The focus and blur of a thermal image can also increase the number of pixels necessary to make accurate radiometric measurements. For example, the shutter speed of the Zenmuse camera is fairly long at 1/30 second and a rapidly moving UAS can result in a blurred image with reduced accuracy. A hot surface that is smeared out because of the motion of the UAS will look cooler and a cool surface may appear hotter. Gimbal mounts and active-stabilization techniques can be used to strategically reduce the jitter of the camera for maximizing camera stability and image focus.
In summary, these are a description of UAS factors that may influence the accuracy of radiometric surface temperature measurements. For surfaces with low emissivity and high reflection, straighton and oblique view angles should be avoided to reduce the impact of reflections and exacerbated oblique reflection. The surface emissivity should be high to reduce the impact of background temperature reflection and sun glints, ideally greater than 0.90. Alternatively, increasing the surface emissivity can be achieved by coupling a rough surface texture with high emissivity, matte flat black paint to mitigate the impact of uncertain emissivity and high reflectivity.

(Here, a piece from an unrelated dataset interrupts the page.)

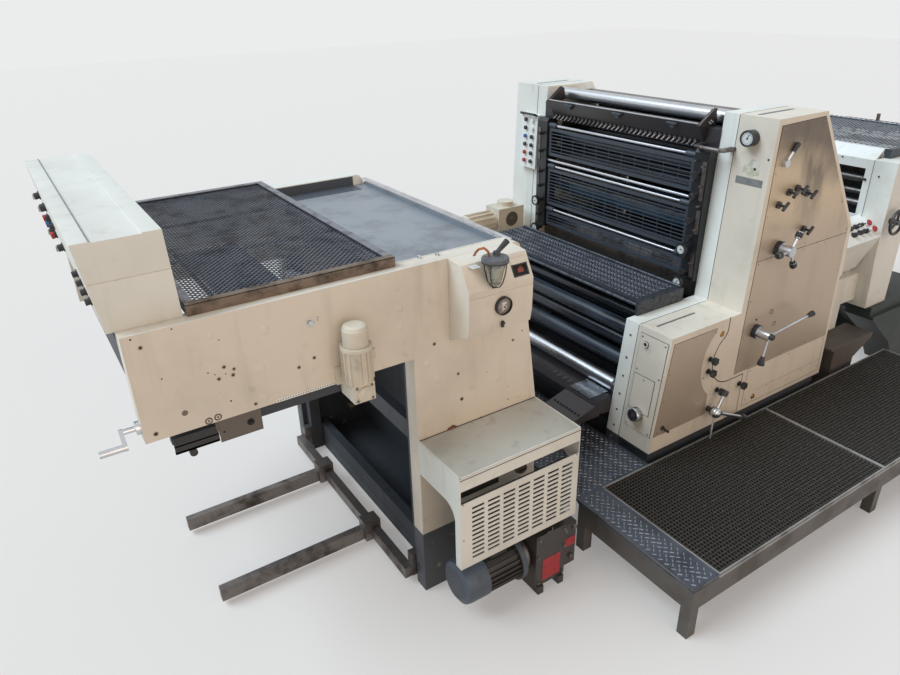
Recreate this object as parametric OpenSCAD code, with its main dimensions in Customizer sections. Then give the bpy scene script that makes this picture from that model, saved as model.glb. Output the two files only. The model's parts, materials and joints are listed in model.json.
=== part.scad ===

The atmospheric transmission factors can be largely negated by making measurements to within 10 m (32.8ft) or less of the target surface and in a cool and clear atmospheric setting. These conditions mitigate the impact of air temperature, relative humidity, and air particulates. For longer distances, the atmospheric conditions (distance, humidity, temperature) will need to be well characterized to calculate the atmospheric transmission. Measurements greater than 10 meters are further impacted by the spot-size effect when the number of pixels describing any particular surface drops and the ability to make measurements of very small objects is severely impacted. Although it is important to make measurements with a spot-size diameter of at least 10 pixels, more pixels are necessary for blurred and out of focus images.